The numbers point to systemic failure, not isolated errors. Under the SDS40 early release scheme, 38,042 prisoners were freed between September 2024 and June 2025 as the government struggled with prison overcrowding. Official data shows 262 prisoners were accidentally released between April 2024 and March 2025 — a record high, double the previous year's figure of 115. The Ministry of Justice recorded 411 prison deaths in the year to September 2025, a 30 percent increase.
Back in the courtroom, the sentencing disparities are stark. Connolly drew a 31-month term for her X post inciting racial hatred. Edwards received a six-month suspended sentence for the child abuse images. Conservative Leader Kemi Badenoch noted that Connolly's punishment exceeded sentences handed down for bricks thrown at police or outright rioting.
The perception of unequal treatment has since reached the institutional level. In March 2025, the Sentencing Council announced guidelines recommending pre-sentence reports for ethnic and faith minority offenders. Parliament pushed back hard. The Sentencing Guidelines (Pre-sentence Reports) Act 2025 received Royal Assent on June 19, blocking the differential treatment before it took effect.
Lord Justice William Davis, Sentencing Council chairman, argued the guidelines would have helped address disparities in how different ethnicities are treated. The government's answer was to shut down the possibility of such guidance entirely.
Other cases sharpened the sense of selective enforcement. Albanian burglar Ardit Binaj, carrying approximately 50 convictions, remained in the UK after deportation was blocked under ECHR Article 8 rights. In October 2025, Hadush Kebatu — an Ethiopian asylum seeker sentenced to 12 months for sexual assault — was accidentally released from HMP Chelmsford rather than transferred to immigration detention.
The government's proposed reforms have stirred fresh alarm. Plans announced in December 2025 would end jury trials for crimes carrying expected sentences of three years or less, replacing them with single-judge trials in a new bench division of the crown court. Magistrates' sentencing powers would rise from 12 to 18 months, potentially 24 months. The right to appeal from magistrates' courts would be restricted to points of law only.
Richard Atkinson, immediate past president of the Law Society, condemned the proposals as going too far in eroding the longstanding right to be judged by a jury of peers — warning that single judges would determine guilt in serious, life-changing cases. Stripping away that right, he argued, strikes at the most fundamental protection ordinary citizens hold against the state.
Political leaders have drawn battle lines.
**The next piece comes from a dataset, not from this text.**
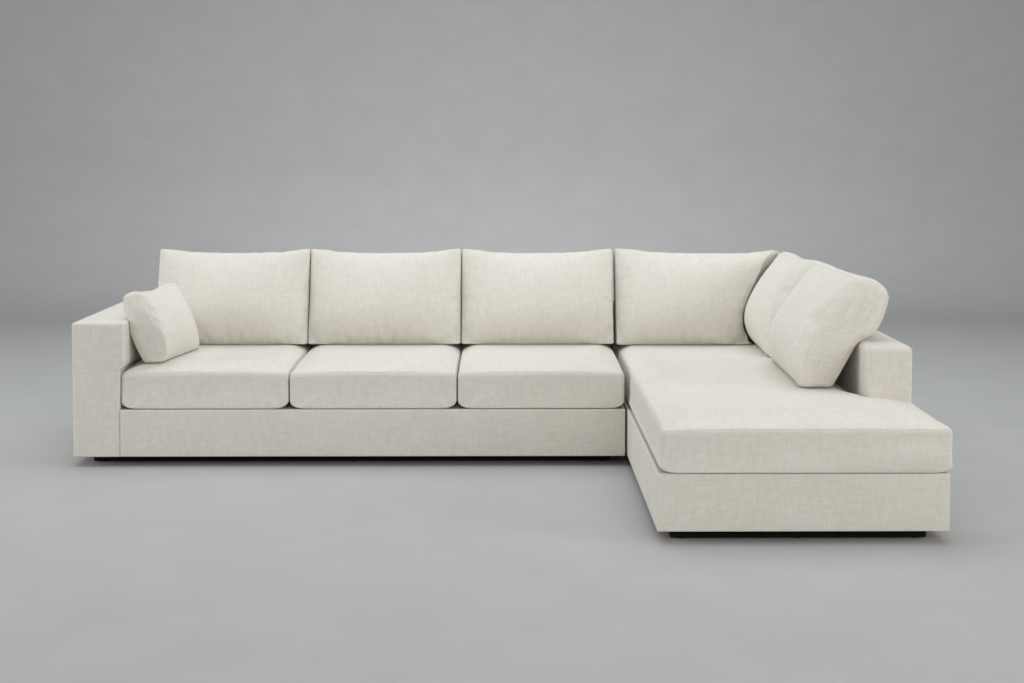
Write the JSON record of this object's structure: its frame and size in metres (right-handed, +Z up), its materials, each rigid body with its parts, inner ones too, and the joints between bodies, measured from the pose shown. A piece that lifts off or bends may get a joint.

Reform UK Shadow Home Secretary Zia Yusuf stated that confidence in courts is at rock bottom, with the public watching violent criminals and sexual predators receive lenient sentences while those prosecuted for speech-related offenses are treated like terrorists. Conservative Shadow Justice Secretary Robert Jenrick identified more than 30 sitting immigration judges with former links to activist groups he argues have ground the court system to a halt — and reported 11 judges to the Judicial Conduct Investigations Office.
Lord Hermer, the Attorney General, rejected accusations of inequality. "We don't have a two-tiered justice system. We have one justice system, that is an independent justice system," he told the BBC, adding that all parties need to get behind the courts rather than seek to undermine them.
But the human cost continues to mount. Victims wait an average of 250 days for justice; rape cases stretch to 423 days on average. A 30 percent vacancy rate among probation officers leaves inexperienced staff shouldering outsized caseloads with inadequate support.
Jim McConalogue, CEO of Civitas, put it plainly: the public has observed for themselves that the law applied to them is not being applied equally to all others, because some privileged groups are favored for their special identity or characteristics. For the people on the wrong side of that equation — waiting 14 months for a rape trial, watching a burglar with 50 convictions walk free — the gap between the law on paper and justice in practice has never felt wider.